# STATED TASK
Using the data below, return the stretch from the line that contains "crown = build_crown(leaf)" through the line that contains "braid, leather, metal.", both included, exactly as it stands and nothing beyond it.

BEGIN

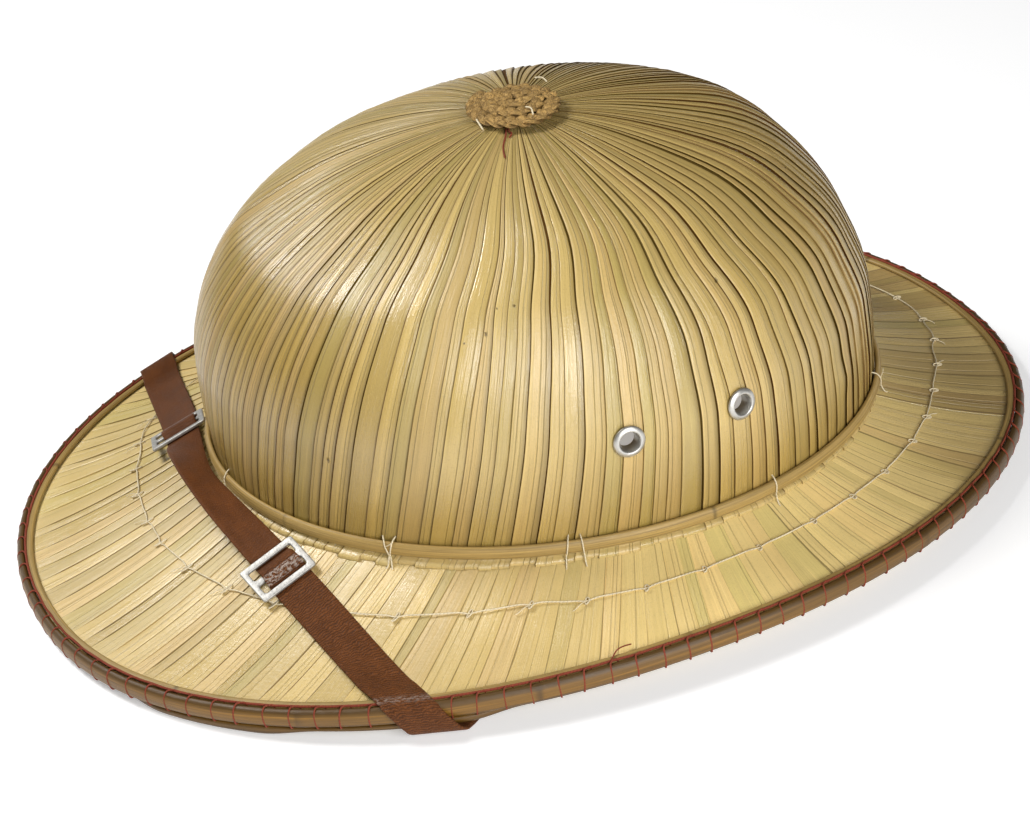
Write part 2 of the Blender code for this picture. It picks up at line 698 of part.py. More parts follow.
def strap_wall_run(start, slant):
    """The climb up the crown's inner wall to the pinned end."""
    place = start[0]
    bearing = math.atan2(place.x * CROWN_HALF_LENGTH, (CROWN_CENTRE_Y - place.y) * CROWN_HALF_WIDTH)
    inset = CROWN_WALL + STRAP_WALL_GAP + 0.5 * STRAP_THICKNESS
    climb = 1.0 / math.hypot(1.0, slant)
    turn_rate = (foot_point(bearing + 0.01, inset) - foot_point(bearing, inset)).to_2d().length / 0.01
    run = []
    rows = 6
    for i in range(1, rows + 1):
        length = STRAP_END_LENGTH * i / rows
        here = bearing + slant * climb * length / turn_rate
        foot = foot_point(here, inset)
        side = outward(foot_point, here)
        along = Vector((-side.y, side.x, 0.0))
        level = Vector((0.0, 0.0, slant)) - along
        run.append((Vector((foot.x, foot.y, place.z + climb * length)), level.normalized()))
    return run


def strap_half(name):
    """Half of the strap, from the front middle to its end, drawn on the left without its slider."""
    top, heading = strap_top_run(name)
    wrap, leave = strap_wrap_run(heading)
    knee, slant = strap_knee_run(wrap[-1], leave)
    return soften(top + wrap + knee + strap_wall_run(knee[-1], slant))


def soften(run):
    """Ease the corners of a run."""
    eased = list(run)
    for i in range(1, len(run) - 1):
        place = run[i][0] * 0.6 + (run[i - 1][0] + run[i + 1][0]) * 0.2
        across = run[i][1] * 0.5 + (run[i - 1][1] + run[i + 1][1]) * 0.25
        eased[i] = (place, across.normalized())
    return eased


def run_lengths(run):
    """Distance of each point of a run from its first."""
    lengths = [0.0]
    for (one, _), (two, _) in zip(run, run[1:]):
        lengths.append(lengths[-1] + (two - one).length)
    return lengths


def run_at(run, distance):
    """Place, direction ahead and normal of the leather at a distance along a run."""
    lengths = run_lengths(run)
    index = max(i for i, length in enumerate(lengths[:-1]) if length <= distance)
    share = (distance - lengths[index]) / (lengths[index + 1] - lengths[index])
    (one, first), (two, second) = run[index], run[index + 1]
    ahead = (two - one).normalized()
    return one.lerp(two, share), ahead, first.lerp(second, share).cross(ahead).normalized()


def slider_wave(distance):
    """Rise of the strap near the middle of a slider, over its middle bar."""
    return SLIDER_WAVE * (1.0 - blend(abs(distance), SLIDER_WAVE_START, SLIDER_WAVE_END))


def with_slider(run, distance):
    """Run the strap under the slider's end bars and over its middle bar."""
    lengths = run_lengths(run)
    reach = 0.5 * SLIDER_LENGTH
    before = [pair for pair, length in zip(run, lengths) if length < distance - reach - SLIDER_EASE]
    after = [pair for pair, length in zip(run, lengths) if length > distance + reach + SLIDER_EASE]
    place, ahead, normal = run_at(run, distance)
    rows = []
    for i in range(-5, 6):
        offset = reach * i / 5.0
        rows.append((place + ahead * offset + normal * slider_wave(offset), ahead.cross(normal)))
    return before + rows + after


def mirrored(run):
    """The same run on the other side of the helmet, walked the other way."""
    flip = Vector((-1.0, 1.0, 1.0))
    return [(place * flip, across * flip) for place, across in reversed(run)]


def strap_width(name, distance):
    """Width of the strap at a distance from the front middle, wider past the slider."""
    place = SLIDER_PLACES[name]
    past = blend(distance, place - 0.5 * SLIDER_LENGTH, place + 0.5 * SLIDER_LENGTH)
    return STRAP_WIDTH + (STRAP_END_WIDTHS[name] - STRAP_WIDTH) * past


def build_strap(finish):
    """One leather band: over the front brim, round both sides of the rim, up inside the crown."""
    halves = {name: strap_half(name) for name in SIDES}
    runs = {name: with_slider(half, SLIDER_PLACES[name]) for name, half in halves.items()}
    widths = {name: [strap_width(name, length) for length in run_lengths(run)] for name, run in runs.items()}
    run = mirrored(runs["right"])[:-1] + runs["left"]
    run_widths = widths["right"][:0:-1] + widths["left"]
    rings = []
    for i, ((place, across), width) in enumerate(zip(run, run_widths)):
        ahead = (run[min(i + 1, len(run) - 1)][0] - run[max(i - 1, 0)][0]).normalized()
        normal = across.cross(ahead)
        side = across * (0.5 * width / normal.length)
        thick = normal.normalized() * 0.5 * STRAP_THICKNESS
        rings.append([place + side + thick, place - side + thick, place - side - thick, place + side - thick])
    return add_object("strap", loft(rings, caps=True), finish), halves


# ---- sliders and pins --------------------------------------------------------------------
def build_slider(name, finish, place, ahead, normal):
    """Flat three-bar slider: two end bars over the strap, a middle bar under it."""
    inner, outer = 0.5 * SLIDER_SPAN - SLIDER_RAIL, 0.5 * SLIDER_SPAN
    end, bar = 0.5 * SLIDER_LENGTH, SLIDER_BAR
    xs = [-outer, -inner, inner, outer]
    ys = [-end, bar - end, -0.5 * bar, 0.5 * bar, end - bar, end]
    bm = bmesh.new()
    bmesh.ops.create_grid(bm, x_segments=3, y_segments=5, size=1.0)
    for vert in bm.verts:
        vert.co.x = xs[round((vert.co.x + 1.0) * 1.5)]
        vert.co.y = ys[round((vert.co.y + 1.0) * 2.5)]
    windows = []
    for face in bm.faces:
        middle = face.calc_center_median()
        if abs(middle.x) < inner and 0.5 * bar < abs(middle.y) < end - bar:
            windows.append(face)
    bmesh.ops.delete(bm, geom=windows, context="FACES")
    grown = bmesh.ops.extrude_face_region(bm, geom=bm.faces[:])
    raised = [item for item in grown["geom"] if isinstance(item, bmesh.types.BMVert)]
    bmesh.ops.translate(bm, verts=raised, vec=(0.0, 0.0, SLIDER_THICKNESS))
    bmesh.ops.translate(bm, verts=bm.verts, vec=(0.0, 0.0, -0.5 * SLIDER_THICKNESS))
    corners = []
    for edge in bm.edges:
        if all(abs(vert.co.x) > outer - 1e-6 and abs(vert.co.y) > end - 1e-6 for vert in edge.verts):
            corners.append(edge)
    bmesh.ops.bevel(bm, geom=corners, offset=SLIDER_CORNER, segments=2, profile=0.5, affect="EDGES")
    obj = add_object(name, bm, finish)
    turn = Matrix((ahead.cross(normal), ahead, normal)).transposed().to_4x4()
    obj.matrix_world = Matrix.Translation(place + normal * 0.5 * SLIDER_WAVE) @ turn


def build_sliders(halves, finish):
    """A slider on each side of the front, as the strap is worn."""
    for name, side in SIDES.items():
        place, ahead, normal = run_at(halves[name], SLIDER_PLACES[name])
        place = place + ahead.cross(normal) * SLIDER_SHIFT
        flip = Vector((side, 1.0, 1.0))
        build_slider(f"slider_{name}", finish, place * flip, ahead * flip, normal * flip)


def build_pins(crown, strap, half, finish):
    """Plain pins that hold the strap's ends to the crown, behind the foot hoop."""
    place, _, normal = run_at(half, run_lengths(half)[-1] - STRAP_END_LENGTH + STRAP_PIN_LENGTH)
    head_base = 0.5 * STRAP_THICKNESS + GAP
    tip = -0.5 * STRAP_THICKNESS - STRAP_WALL_GAP - CROWN_WALL + GAP
    rows = [
        (PIN_RADIUS, tip), (PIN_RADIUS, head_base), (PIN_HEAD_RADIUS, head_base),
        (0.7 * PIN_HEAD_RADIUS, head_base + PIN_HEAD),
    ]
    for name, side in SIDES.items():
        flip = Vector((side, 1.0, 1.0))
        pin = add_object(f"strap_pin_{name}", loft(circles(rows, PIN_SIDES), caps=True), finish)
        pin.matrix_world = axis_frame(place * flip, normal * flip)
        for target in (crown, strap):
            bore(target, place * flip, normal * flip, PIN_RADIUS + GAP, PIN_BORE_LENGTH, PIN_SIDES)


def main():
    for obj in list(bpy.data.objects):
        bpy.data.objects.remove(obj, do_unlink=True)
    leaf = material("palm_leaf", (0.55, 0.44, 0.22), 0.5)
    pale_leaf = material("palm_leaf_brim", (0.68, 0.57, 0.32), 0.5)
    bamboo = material("split_bamboo", (0.50, 0.35, 0.12), 0.42)
    green_bamboo = material("rim_bamboo", (0.30, 0.21, 0.07), 0.42)
    raffia = material("braided_raffia", (0.42, 0.27, 0.09), 0.7)
    leather = material("brown_leather", (0.10, 0.035, 0.018), 0.55)
    nickel = material("nickel", (0.72, 0.70, 0.66), 0.35, 1.0)

    crown = build_crown(leaf)
    build_brim(pale_leaf)
    build_foot_hoop(bamboo)
    build_top_hoop(bamboo)
    build_outer_hoop(green_bamboo)
    build_under_hoop(green_bamboo)
    build_button(raffia)
    build_eyelets(crown, nickel)
    strap, halves = build_strap(leather)
    build_sliders(halves, nickel)
    build_pins(crown, strap, halves["left"], nickel)


main()
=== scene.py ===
"""Dress the palm-leaf helmet's frame: leaf strips, split bamboo, thread, braid, leather, metal.

Laid out as an add-on and run as a script. Metres, +Z up; the wearer faces -Y and +X is the
wearer's left. The curves of the rim, the crown, the brim and the strap are those of the solids.
"""
import random
from functools import lru_cache
from math import atan2, cos, degrees, exp, hypot, pi, radians, sin

import bmesh
import bpy
from mathutils import Matrix, Vector, noise


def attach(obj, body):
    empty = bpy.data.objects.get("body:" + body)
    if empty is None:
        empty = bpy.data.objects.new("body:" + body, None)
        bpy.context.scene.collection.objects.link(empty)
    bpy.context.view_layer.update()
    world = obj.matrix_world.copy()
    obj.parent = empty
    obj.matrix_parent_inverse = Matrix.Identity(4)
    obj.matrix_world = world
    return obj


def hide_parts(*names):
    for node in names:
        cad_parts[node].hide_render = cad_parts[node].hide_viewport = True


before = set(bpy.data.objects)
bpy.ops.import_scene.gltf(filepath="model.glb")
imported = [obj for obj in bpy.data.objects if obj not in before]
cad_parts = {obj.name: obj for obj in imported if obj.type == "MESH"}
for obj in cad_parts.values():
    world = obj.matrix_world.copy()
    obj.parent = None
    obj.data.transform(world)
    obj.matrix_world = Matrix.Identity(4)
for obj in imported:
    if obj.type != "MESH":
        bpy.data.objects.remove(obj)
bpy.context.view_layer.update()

bl_info = {
    "name": "Palm-leaf pith helmet",
    "version": (1, 0, 0),
    "blender": (4, 5, 0),
    "location": "3D View > Sidebar > Helmet",
    "description": "Dresses the helmet's frame in leaf strips, bamboo, thread, braid and leather",
    "category": "Add Mesh",
}

TAU = 2.0 * pi


def table(columns, *rows):
    """Rows of numbers under named columns."""
    return [dict(zip(columns.split(), row)) for row in rows]


def vec(x, y, z=0.0):
    return Vector((x, y, z))


# ---- curves of the solids ----
GAP = 0.0003
RIM_HALF_LENGTH, RIM_HALF_WIDTH, RIM_SQUARENESS = 0.180, 0.141, 2.15
RIM_HEIGHT, RIM_SADDLE = 0.0110, 0.0026
CROWN_CENTRE_Y, CROWN_HALF_LENGTH, CROWN_HALF_WIDTH = 0.0104, 0.1195, 0.103
CROWN_FOOT_HEIGHT, CROWN_FOOT_PITCH, CROWN_TOP, CROWN_WALL = 0.0322, 0.0056, 0.1379, 0.0019
CROWN_SECTIONS = table(
    "height reach slide",
    (0.00, 1.000, 0.0000), (0.12, 1.005, -0.0004), (0.30, 0.999, -0.0010), (0.50, 0.948, -0.0020),
    (0.70, 0.830, -0.0015), (0.85, 0.643, 0.0020), (0.95, 0.378, 0.0005), (1.00, 0.000, 0.0000),
)
TAB_LENGTH, TAB_THICKNESS = 0.0038, 0.0010
BRIM_WALL, BRIM_FLARE = 0.0018, 1.45
FOOT_HOOP_HEIGHT, FOOT_HOOP_THICKNESS = 0.0045, 0.0019
OUTER_HOOP_HEIGHT, OUTER_HOOP_THICKNESS = 0.0065, 0.0031
TOP_HOOP_WIDTH, TOP_HOOP_THICKNESS = 0.0032, 0.0015
UNDER_HOOP_WIDTH, UNDER_HOOP_DEPTH = 0.0038, 0.0087
LAP_START, LAP_FULL_START, LAP_FULL_END, LAP_END = map(radians, (22, 29, 64, 70))
LAP_LIFT_START, LAP_LIFT_END, LAP_LIFT, LAP_REACH = radians(42), radians(49), 0.0027, 0.0022
BUTTON_RADIUS = 0.0160
EYELET_BEARINGS = {"front": radians(83.5), "back": radians(103.5)}
EYELET_HEIGHT_SHARE, EYELET_RADIUS, EYELET_BORE, EYELET_BARREL = 0.314, 0.0055, 0.0028, 0.0033
EYELET_BACK_RADIUS, EYELET_SEAT, EYELET_BACK_CLEARANCE = 0.0046, 0.0004, 0.0008
EYELET_HOLE = 0.0040
SIDES = {"left": 1.0, "right": -1.0}
STRAP_WIDTH, STRAP_THICKNESS, STRAP_LIFT, STRAP_TAB_LIFT = 0.0128, 0.0012, 0.0015, 0.0014
STRAP_END_WIDTHS = {"left": 0.0144, "right": 0.0138}
STRAP_BOW_HALF_WIDTH, STRAP_BOW_HALF_LENGTH, STRAP_BOW_PULL = 0.1106, 0.1271, 0.30
STRAP_BOW_ENDS = {"left": radians(8), "right": radians(13)}
STRAP_RIM_BEARING = radians(58)
STRAP_RAISE, STRAP_RAISE_LIFT = radians(50), 0.0030
STRAP_RAISE_START, STRAP_RAISE_PEAK, STRAP_RAISE_END = -0.042, -0.008, 0.060
STRAP_STEP, STRAP_TOP_STOP = 0.012, 0.0100
STRAP_WRAP = table(
    "out up",
    (-0.0060, 0.00180), (-0.0025, 0.00165), (0.0012, 0.00130), (0.0030, 0.00050),
    (0.0040, -0.00100), (0.0042, -0.00350), (0.0042, -0.00700), (0.0036, -0.00940),
    (0.0022, -0.01085), (-0.0010, -0.01110), (-0.0055, -0.01100),
)
STRAP_KNEE = table(
    "out up", (0.0028, -0.0036), (0.0000, -0.0023), (-0.0017, -0.0010), (-0.0022, 0.0010)
)
STRAP_SPAN_ROWS, STRAP_WALL_ROWS = 6, 6
STRAP_WALL_GAP, STRAP_END_LENGTH, STRAP_PIN_LENGTH = 0.0009, 0.019, 0.0042
SLIDER_LENGTH, SLIDER_SPAN, SLIDER_SHIFT, SLIDER_THICKNESS = 0.0152, 0.0212, 0.0010, 0.0012
SLIDER_RAIL, SLIDER_BAR, SLIDER_CORNER = 0.0021, 0.0020, 0.0016
SLIDER_WAVE, SLIDER_WAVE_START, SLIDER_WAVE_END, SLIDER_EASE = 0.0031, 0.0010, 0.0054, 0.003
SLIDER_PLACES = {"left": 0.0550, "right": 0.0480}
PIN_RADIUS, PIN_HEAD_RADIUS, PIN_HEAD = 0.0012, 0.0030, 0.0008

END

# THE SOLUTION
    crown = build_crown(leaf)
    build_brim(pale_leaf)
    build_foot_hoop(bamboo)
    build_top_hoop(bamboo)
    build_outer_hoop(green_bamboo)
    build_under_hoop(green_bamboo)
    build_button(raffia)
    build_eyelets(crown, nickel)
    strap, halves = build_strap(leather)
    build_sliders(halves, nickel)
    build_pins(crown, strap, halves["left"], nickel)


main()
=== scene.py ===
"""Dress the palm-leaf helmet's frame: leaf strips, split bamboo, thread, braid, leather, metal.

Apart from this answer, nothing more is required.